(Description of the task) Copy every line of the listing exactly.

(Provided data)
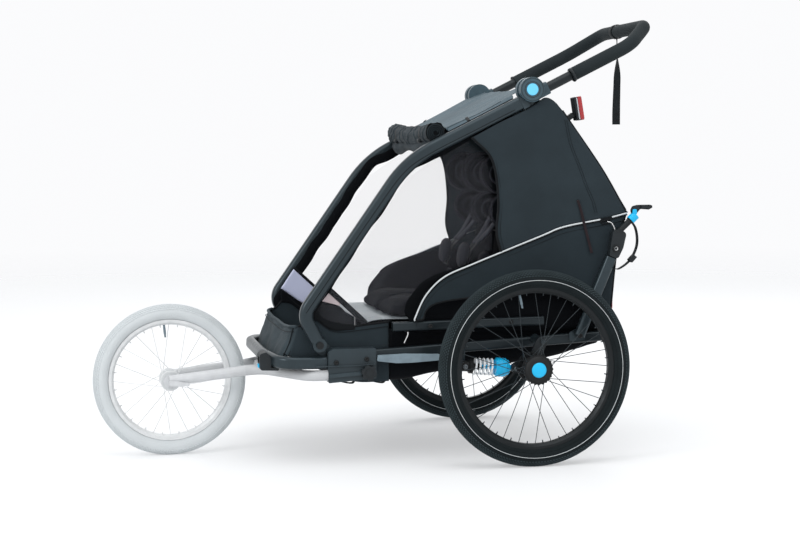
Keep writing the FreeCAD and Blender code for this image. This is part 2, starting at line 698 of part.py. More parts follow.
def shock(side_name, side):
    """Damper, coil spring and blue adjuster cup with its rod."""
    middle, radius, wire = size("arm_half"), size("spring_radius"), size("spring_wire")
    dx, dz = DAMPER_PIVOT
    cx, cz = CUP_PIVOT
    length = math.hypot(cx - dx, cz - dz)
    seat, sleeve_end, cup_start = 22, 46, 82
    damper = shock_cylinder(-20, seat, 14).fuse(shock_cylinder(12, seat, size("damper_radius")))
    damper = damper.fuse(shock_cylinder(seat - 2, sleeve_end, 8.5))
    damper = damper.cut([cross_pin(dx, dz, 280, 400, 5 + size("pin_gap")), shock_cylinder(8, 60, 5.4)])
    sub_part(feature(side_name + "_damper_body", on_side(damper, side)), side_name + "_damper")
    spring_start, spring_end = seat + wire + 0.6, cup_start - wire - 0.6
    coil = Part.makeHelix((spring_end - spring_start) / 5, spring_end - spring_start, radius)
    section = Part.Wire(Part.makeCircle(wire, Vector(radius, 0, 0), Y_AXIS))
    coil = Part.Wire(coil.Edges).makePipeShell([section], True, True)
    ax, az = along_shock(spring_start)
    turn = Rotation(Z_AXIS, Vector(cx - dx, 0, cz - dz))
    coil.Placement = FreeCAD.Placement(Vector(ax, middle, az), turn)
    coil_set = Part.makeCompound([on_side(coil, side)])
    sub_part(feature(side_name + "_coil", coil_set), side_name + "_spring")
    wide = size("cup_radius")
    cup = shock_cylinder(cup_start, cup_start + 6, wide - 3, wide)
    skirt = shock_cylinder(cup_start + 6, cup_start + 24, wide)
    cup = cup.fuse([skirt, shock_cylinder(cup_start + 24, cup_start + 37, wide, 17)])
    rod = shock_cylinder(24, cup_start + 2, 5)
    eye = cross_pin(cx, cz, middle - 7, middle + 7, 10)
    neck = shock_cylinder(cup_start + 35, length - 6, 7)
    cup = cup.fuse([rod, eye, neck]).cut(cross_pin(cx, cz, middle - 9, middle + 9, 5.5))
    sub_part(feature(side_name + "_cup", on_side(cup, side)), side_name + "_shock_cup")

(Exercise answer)
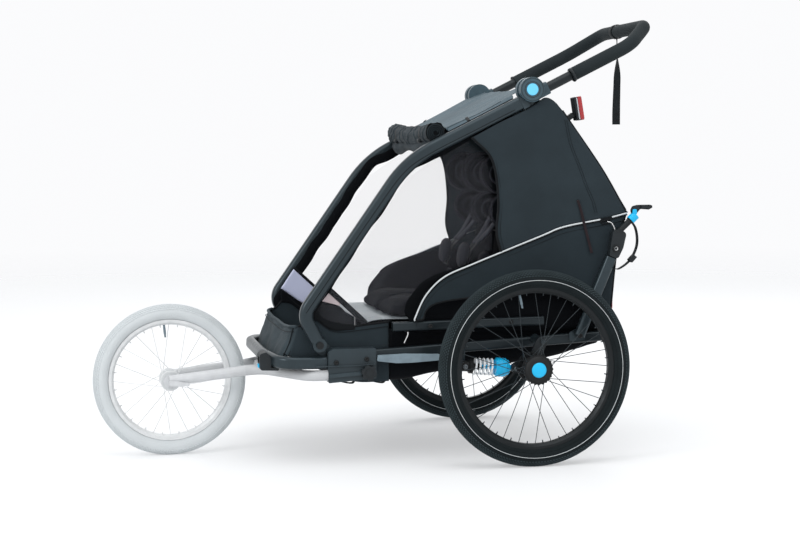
Keep writing the FreeCAD and Blender code for this image. This is part 2, starting at line 698 of part.py. More parts follow.
def shock(side_name, side):
    """Damper, coil spring and blue adjuster cup with its rod."""
    middle, radius, wire = size("arm_half"), size("spring_radius"), size("spring_wire")
    dx, dz = DAMPER_PIVOT
    cx, cz = CUP_PIVOT
    length = math.hypot(cx - dx, cz - dz)
    seat, sleeve_end, cup_start = 22, 46, 82
    damper = shock_cylinder(-20, seat, 14).fuse(shock_cylinder(12, seat, size("damper_radius")))
    damper = damper.fuse(shock_cylinder(seat - 2, sleeve_end, 8.5))
    damper = damper.cut([cross_pin(dx, dz, 280, 400, 5 + size("pin_gap")), shock_cylinder(8, 60, 5.4)])
    sub_part(feature(side_name + "_damper_body", on_side(damper, side)), side_name + "_damper")
    spring_start, spring_end = seat + wire + 0.6, cup_start - wire - 0.6
    coil = Part.makeHelix((spring_end - spring_start) / 5, spring_end - spring_start, radius)
    section = Part.Wire(Part.makeCircle(wire, Vector(radius, 0, 0), Y_AXIS))
    coil = Part.Wire(coil.Edges).makePipeShell([section], True, True)
    ax, az = along_shock(spring_start)
    turn = Rotation(Z_AXIS, Vector(cx - dx, 0, cz - dz))
    coil.Placement = FreeCAD.Placement(Vector(ax, middle, az), turn)
    coil_set = Part.makeCompound([on_side(coil, side)])
    sub_part(feature(side_name + "_coil", coil_set), side_name + "_spring")
    wide = size("cup_radius")
    cup = shock_cylinder(cup_start, cup_start + 6, wide - 3, wide)
    skirt = shock_cylinder(cup_start + 6, cup_start + 24, wide)
    cup = cup.fuse([skirt, shock_cylinder(cup_start + 24, cup_start + 37, wide, 17)])
    rod = shock_cylinder(24, cup_start + 2, 5)
    eye = cross_pin(cx, cz, middle - 7, middle + 7, 10)
    neck = shock_cylinder(cup_start + 35, length - 6, 7)
    cup = cup.fuse([rod, eye, neck]).cut(cross_pin(cx, cz, middle - 9, middle + 9, 5.5))
    sub_part(feature(side_name + "_cup", on_side(cup, side)), side_name + "_shock_cup")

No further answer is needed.